Given these facts, the researcher advices on the need for rigorous and fact-based assessment of real-world progress of the deployment of these technologies. “This is the key to ensuring that momentum is maintained, and the energy transition continues at the necessary pace,” she insists.
Read also: Energy transition: Why Africa’s race to net-zero is moving too slowly
Is renewable energy transition beneficial to Africa?
According to the International Renewable Energy Agency (IRENA); “If accompanied by an appropriate policy basket, a systematic shift of Africa away from fossil fuels towards an energy system based on renewable energy could lead to 6.4 per cent higher GDP, 3.5 per cent more economy-wide jobs, and a 25.4 per cent higher welfare index throughout the outlook period of 2020 to 2050.”

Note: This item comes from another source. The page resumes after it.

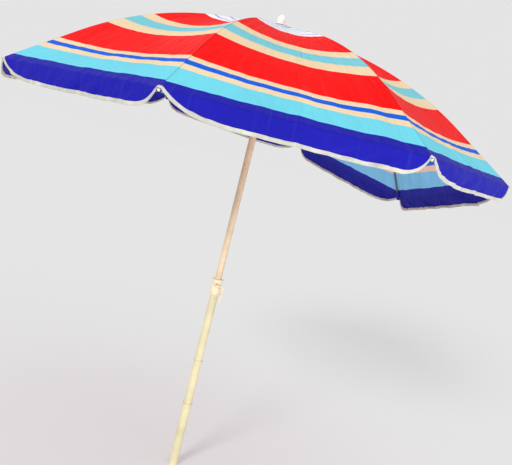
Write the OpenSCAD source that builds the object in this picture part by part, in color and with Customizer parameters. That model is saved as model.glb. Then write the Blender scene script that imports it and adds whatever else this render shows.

IRENA notes taht two of the most notable opportunities associated with the energy transition in African countries include greater fiscal stability and job creation. “For many African energy importers, renewable energy holds great potential to reduce vulnerability to the external shocks caused by movements in the price of fossil fuels,” IRENA writes in a World Economic Forum report titled ‘Renewables could do much more than just transform Africa’s energy sectors. Here’s how!’
In the report, IRENA states that renewables play a central role in creating jobs; “because investing in energy transition technologies creates up to three times as many jobs as fossil fuels per million of dollars spent.”
According to the report, for Tanzania and other countries facing the renewable energy transition dilemma, embracing green power has the potential to outweigh opportunities lost by holding onto traditional energy.
The pressing question is: how prepared are Tanzania and other African nations to transition to renewables, especially as new oil discoveries continue to be announced across the continent?